One potential benefit of a bad experience is that it can lead to what Markman described as exploration vs. exploitation. Exploitation is picking the option that seems best for you right now, while exploring means going out there and gathering new information and potentially trying a different option.
“You're going to explore either when you have a feeling that the option you've picked has gotten worse for some reason or you have a feeling that somehow another option is gotten a lot better,” Markman said. “Either you had a bad experience or somebody you know has. You think there’s there's a case where your option isn't a good one anymore.”
Now that you know what's going on behind the scenes in your mind when you make any type of decision, big or small, here are a few strategies to turn that to your advantage and make better choices.

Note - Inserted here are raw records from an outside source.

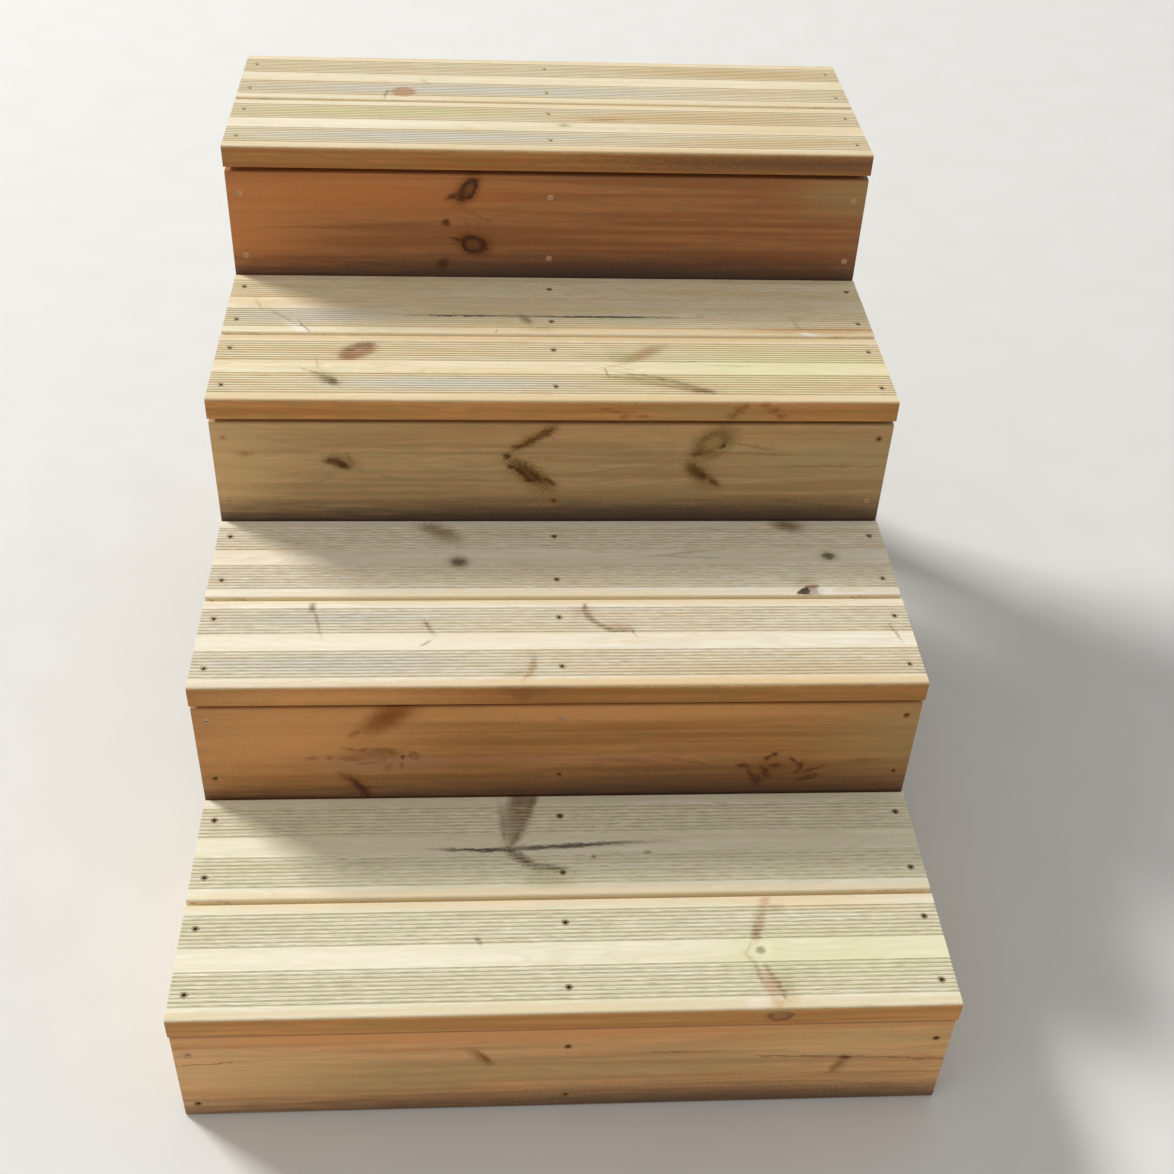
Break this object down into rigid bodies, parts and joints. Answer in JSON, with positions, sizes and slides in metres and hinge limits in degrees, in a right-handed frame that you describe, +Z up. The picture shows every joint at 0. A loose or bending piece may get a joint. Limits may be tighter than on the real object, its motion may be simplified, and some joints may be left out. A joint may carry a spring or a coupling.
{
  "type": "wooden deck stairs",
  "caption": "Free-standing timber stairs for a deck or terrace, with grooved board treads and closed risers on saw-tooth stringers, carried at the back by braced posts.",
  "frame": {"origin": "on the floor, under the middle of the stair's footprint", "axes": "+Y the way the stair climbs, +X to the right of a person climbing it, +Z up"},
  "size_m": [0.8, 1.174, 0.692],
  "materials": {
    "tread_boards": "pressure-treated pine, planed and grooved, pale yellow-green",
    "riser_boards": "pressure-treated pine, planed, honey brown",
    "stringers": "pressure-treated pine plank, sawn saw-tooth edge",
    "framing": "pressure-treated pine, planed, pale green-brown",
    "screws": "stainless countersunk deck screws, dulled"
  },
  "bodies": {
    "root": {"tread_1_front": "tread_boards", "tread_1_back": "tread_boards", "tread_2_front": "tread_boards", "tread_2_back": "tread_boards", "tread_3_front": "tread_boards", "tread_3_back": "tread_boards", "tread_4_front": "tread_boards", "tread_4_back": "tread_boards", "riser_1": "riser_boards", "riser_2": "riser_boards", "riser_3": "riser_boards", "riser_4": "riser_boards", "stringer_left": "stringers", "stringer_centre": "stringers", "stringer_right": "stringers", "rear_post_left": "framing", "rear_post_centre": "framing", "rear_post_right": "framing", "blocking_left": "framing", "blocking_right": "framing", "toe_plate": "framing", "rear_top_board": "riser_boards", "rear_foot_rail": "riser_boards", "rear_brace": "framing"}
  },
  "joints": []
}
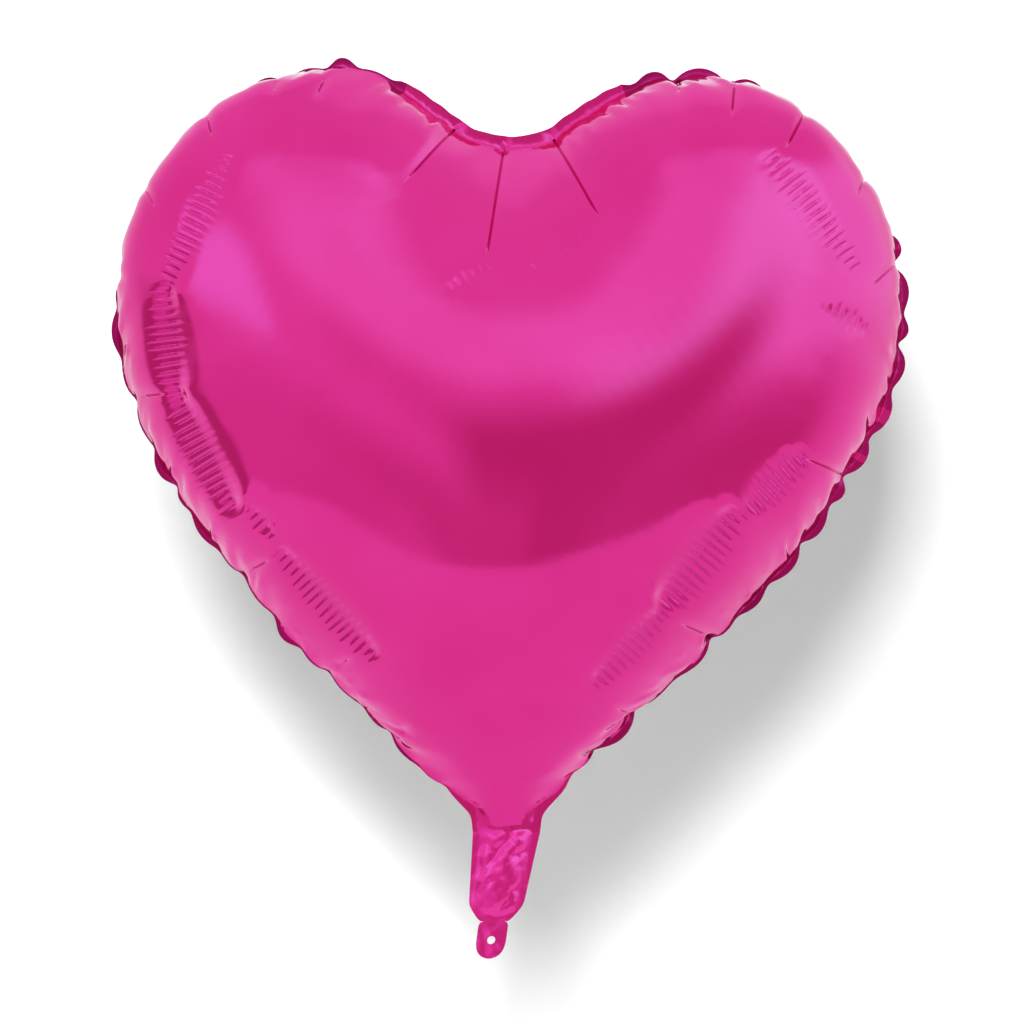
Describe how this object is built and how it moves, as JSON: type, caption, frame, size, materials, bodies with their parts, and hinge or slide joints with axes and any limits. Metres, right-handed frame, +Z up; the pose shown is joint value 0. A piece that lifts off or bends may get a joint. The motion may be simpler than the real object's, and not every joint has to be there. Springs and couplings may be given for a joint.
{
  "type": "heart-shaped foil balloon",
  "caption": "Inflated heart-shaped foil balloon with a welded rim flange, a folding neck with a self-sealing valve and a punched hanging tab.",
  "frame": {"origin": "crease at the root of the neck, on the rim plane and the heart's centreline, where a ribbon is tied", "axes": "+Z up towards the cleft of the heart, -Y towards the front face, +X to the viewer's right; Y = 0 is the plane of the rim weld"},
  "size_m": [0.3896, 0.174, 0.4381],
  "materials": {
    "foil": "metallised pink film, satin mirror",
    "foil_tail": "metallised pink film, crumpled",
    "valve_film": "milky clear polyethylene film"
  },
  "bodies": {
    "envelope": {"front_panel": "foil", "back_panel": "foil"},
    "valve_front": {"valve_front_lip": "valve_film"},
    "valve_back": {"valve_back_lip": "valve_film"},
    "neck": {"neck_front_ply": "foil_tail", "neck_back_ply": "foil_tail", "neck_valve_front_film": "valve_film", "neck_valve_back_film": "valve_film"},
    "tab": {"hang_tab": "foil_tail"}
  },
  "joints": [
    {"name": "neck_fold", "type": "hinge", "parent": "envelope", "child": "neck", "pos_m": [0, 0, 0], "axis": [1, 0, 0], "range_deg": [-100, 100]},
    {"name": "tab_fold", "type": "hinge", "parent": "neck", "child": "tab", "pos_m": [-0.00807, 0, -0.045], "axis": [1, 0, 0], "range_deg": [-90, 90]},
    {"name": "valve_front_open", "type": "hinge", "parent": "envelope", "child": "valve_front", "pos_m": [0, -0.0005, 0.014], "axis": [1, 0, 0], "range_deg": [0, 6], "stiffness_Nm_per_rad": 0.002},
    {"name": "valve_back_open", "type": "hinge", "parent": "envelope", "child": "valve_back", "pos_m": [0, 0.0005, 0.014], "axis": [1, 0, 0], "range_deg": [-6, 0], "stiffness_Nm_per_rad": 0.002}
  ],
  "couplings": [
    {"joint": "valve_back_open", "follows": "valve_front_open", "ratio": -1}
  ]
}
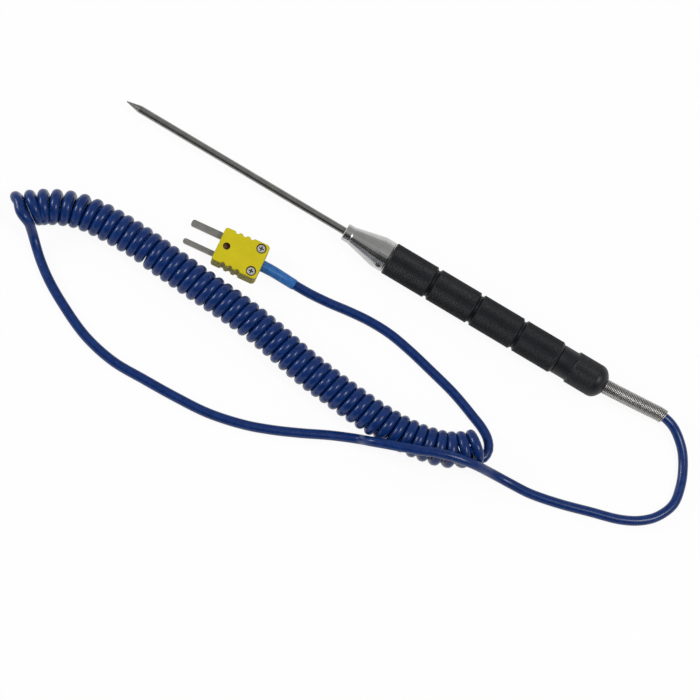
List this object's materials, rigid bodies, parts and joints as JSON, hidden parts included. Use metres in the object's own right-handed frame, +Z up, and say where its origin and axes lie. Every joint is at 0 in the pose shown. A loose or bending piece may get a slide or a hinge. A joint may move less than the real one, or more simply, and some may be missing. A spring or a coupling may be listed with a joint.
{
  "type": "thermocouple probe",
  "caption": "Hand-held penetration probe: a pointed steel sheath in a tapered nose, a knurled black grip, a strain spring, a curly blue cord and a yellow flat-blade plug.",
  "frame": {"origin": "bottom centre of the probe's bounding box, measured without the spring, cord and plug", "axes": "X runs along the probe with its point towards -X and its tail towards +X; +Z is up from the surface it lies on"},
  "size_m": [0.2816, 0.0996, 0.0154],
  "materials": {
    "sheath_steel": "drawn steel, satin",
    "ceramic_white": "fired ceramic, matte",
    "wire_alloy": "bare alloy wire",
    "resin_amber": "cast resin",
    "nose_chrome": "turned and chromed",
    "screw_steel": "plated steel",
    "grip_black": "black anodised, knurled",
    "crimp_copper": "tinned copper alloy",
    "sleeving_clear": "translucent sleeving",
    "core_yellow": "core insulation",
    "core_red": "core insulation",
    "spring_steel": "drawn spring wire",
    "cord_blue": "smooth flexible jacket",
    "sleeve_blue": "shrunk sleeve, satin",
    "plug_yellow": "moulded, satin",
    "blade_alloy": "stamped thermocouple alloy"
  },
  "bodies": {
    "root": {"needle_sheath": "sheath_steel", "insulator_rod": "ceramic_white", "positive_wire": "wire_alloy", "negative_wire": "wire_alloy", "junction_bead": "wire_alloy", "sheath_end_seal": "resin_amber", "nose_cone": "nose_chrome", "nose_set_screw": "screw_steel", "grip_tube": "grip_black", "tail_cap": "grip_black", "positive_ferrule": "crimp_copper", "negative_ferrule": "crimp_copper", "positive_sleeving": "sleeving_clear", "negative_sleeving": "sleeving_clear", "positive_core": "core_yellow", "negative_core": "core_red", "cord_clamp_ring": "crimp_copper", "strain_spring": "spring_steel", "lead_cord": "cord_blue", "coil_cord": "cord_blue", "plug_lead": "cord_blue", "plug_sleeve": "sleeve_blue", "plug_base": "plug_yellow", "plug_cover": "plug_yellow", "wide_blade": "blade_alloy", "narrow_blade": "blade_alloy", "positive_terminal_screw": "crimp_copper", "negative_terminal_screw": "crimp_copper", "positive_plug_core": "core_yellow", "negative_plug_core": "core_red", "cover_screw_left": "screw_steel", "cover_screw_right": "screw_steel"}
  },
  "joints": []
}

A maximizer considered every possible option to determine the best one. A satisficer is happy with "good enough". Science tells us that satisficers are happier with their choices. (Bonus: more free time to do other things than fret over decisions.)
If it's a problem that you've faced before, feel free to go with your intuition. You've got experience dealing with that particular decision. But if it's a difficult decision or one filled with complicated details, don't be afraid to ask for help from someone who's been in that situation before. Their experience can give you a quicker sense of the answer than doing a ton of research.
Better decisions come from constraints. Know how much information you want to gather ("I'll decide when I know A, B, and C."). Excessive details often complicate the choice and waste your time.
Some decisions definitely call for careful consideration. Others, not so much. Don't spend hours looking at all the different types of salad dressing on the grocery store shelves. If a decision doesn't have long-lasting consequences or significant risk, go ahead and make the call.
Start keeping notes about the decisions you make, comparing what you expect to happen with what actually happens. Think of it like a project. You'll likely start to see a pattern and identify where you tend to make mistakes.